You’ve made it this far! All that’s left is to execute. (Well… sort of.)

Of course, actually creating something – be it research, design, or strategy – is typically the most visible part of any project, but the process doesn’t necessarily end there. Execution also tends to be the best opportunity to stare your work in the face and evaluate it: Is this directed toward the right audience? Is it articulated in the most effective way possible? Did it achieve the goal we originally set out to complete? This lays the groundwork for iteration – the asterisk behind execute. This phase makes our process a cycle, and with every completion, our work gets closer and closer to the best version of itself.

Iterating as a component of execution isn’t limited to cross-checking research and insights. Interaction design methodology includes “rapid (or spiral) prototyping” to provide a cost-effective way to address the difference between what a user says they’ll do (pre-execution) and what they’ll actually do (post-execution). Design is often iterative by nature, too – who’s ever heard of a logo that was created in perfect alignment with a client’s needs, hopes, and dreams on the first go-around? It’s up to us as responsible researchers to continue spinning our work into versions that improve upon themselves with each additional cycle completed.


So, why would process matter to me? I’m a (engineer / advertiser / entrepreneur / other), not a researcher!

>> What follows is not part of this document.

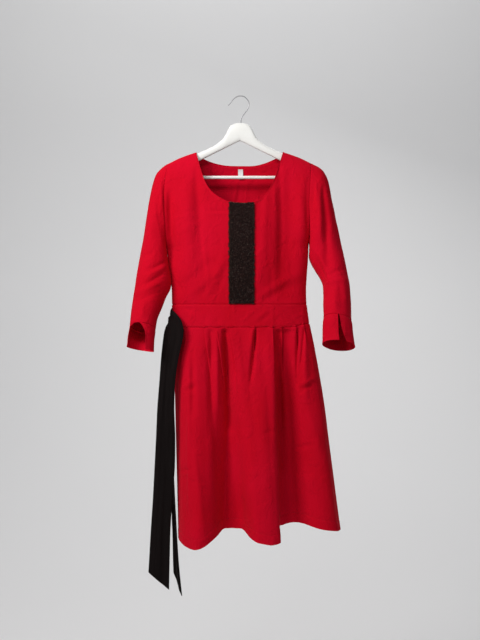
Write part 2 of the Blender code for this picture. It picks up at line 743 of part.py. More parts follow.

The point to all of this – to establishing a process in the work we do – is to formalize how we operate, to hold ourselves accountable, and to set ourselves a success precedent to use moving forward. Process allows us to strive for better versions of our own work, and to see the improvements with each pass at tackling a problem. Though this process is geared toward research no doubt, we think it’s always worthwhile to consider how process can help you and your business achieve your goals, and work toward the best version of what you can offer. After all, if it’s worth doing the first time, it’s worth aspiring to do it better the next.